The Good And The Bad Sides Of Rent-To-Own Homes
Many consider buying a house a huge deal. It's probably the most important purchase anyone will ever make in his entire life. Since it is something that will impact everyday existence in a big manner, caution should be taken at every step.
Checking Out Rent-To-Own Homes
It all starts with the careful weighing of all options available. Homebuyers as well as sellers should go through deals with a fine-toothed comb. Contracts once signed become binding so it would be best not to affix a signature on anything until arrangements are finalized.
In the case of rent-to-own houses, there are definite benefits and drawbacks for homebuyers. Take a look at some of them below.
1. In case there is something wrong with a particular house, renters are allowed to walk away from the deal. This is subject to the type of agreement they entered into, of course. While doing this will cause renters to lose option fees made along with all the rent credit money they forked over, this amount is way more acceptable than if they bought the place outright and tried leaving later.
2. Homebuyers have the luxury of time to put together decent income while also fixing their credit report if they are just renting a home.
3. There is the upfront option fee that homebuyers still need to settle. This is typically a portion of the home selling price that both parties agreed on, normally worth thousands. The money will count as part of the down payment should renters opt to purchase the house. However, realistically, it is tough to amass that amount of money prior to the date renters start renting.
If buyers are a day late on one month's worth of rental payments, rent credit for that particular month is usually voided under most agreements. Use an earlier example, where the renter of three years got a monthly rent credit of $400. If his payments were delayed only three times a year, his down payment once the lease period expires would be around $3,600 less than the original amount. The moral of the story: prompt payment is a must for rent-to-own leasers.
4. New buyers take on the responsibility for repairs in rented apartments once they become the owners. This can even start within the period of the rental agreement. It can mean paying for new washer and dryers when the original conks out or going up a ladder to clean clogged gutters. All these, the new owner has to take care of himself.

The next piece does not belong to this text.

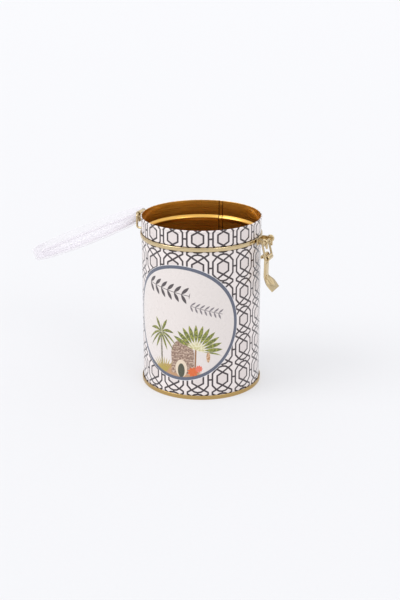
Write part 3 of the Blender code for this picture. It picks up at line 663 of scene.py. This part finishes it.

For the sellers, here are the upsides and downsides of rent-to-own properties that can be expected.
1. Renters interested in owning property often treat the house and the community it is in better. After all, they're in for the long haul here. They plan on staying in the same place and not moving again next year.
2. If potential homebuyers show up wishing to buy the house at a more expensive price, sellers cannot accommodate them. The contract they entered into with the renters has got their hands tied.
3. If at the contract's end the renters change their minds and back out of buying the house, sellers have the rent premiums and option fee for income. Unfortunately whenever this happens, sellers are forced to start over, which can be frustrating for homeowners just itching to be rid of their old residence.
4. What if home values hit rock bottom? The good news is sellers are able to lock in a steeper price during the onset of the rent-to-own agreement.
Sellers decide on the house sale price as well as the rent to charge. This happens prior to entering into any kind of agreement. Like any other sale, there's room for negotiation on the two amounts. However, buyers and sellers need to keep in mind that once an agreement is signed, sale price for the home gets locked in for the duration of the rental period, which spans one to three years. Within this timeframe, the price is not affected by dips or spikes in prevailing housing costs. What was agreed upon in the contract stands.
For renters, they are required to pay a rental premium as well as an option fee. The latter is a fixed amount that renters pay sellers. By the end of a particular lease period, if renters choose to buy the property, the option fee is then included in the down payment. If renters back out, the option fee acts as income for sellers. Rental premiums refer to amounts that are a little over the usual rent. A percentage of the money goes into the down payment.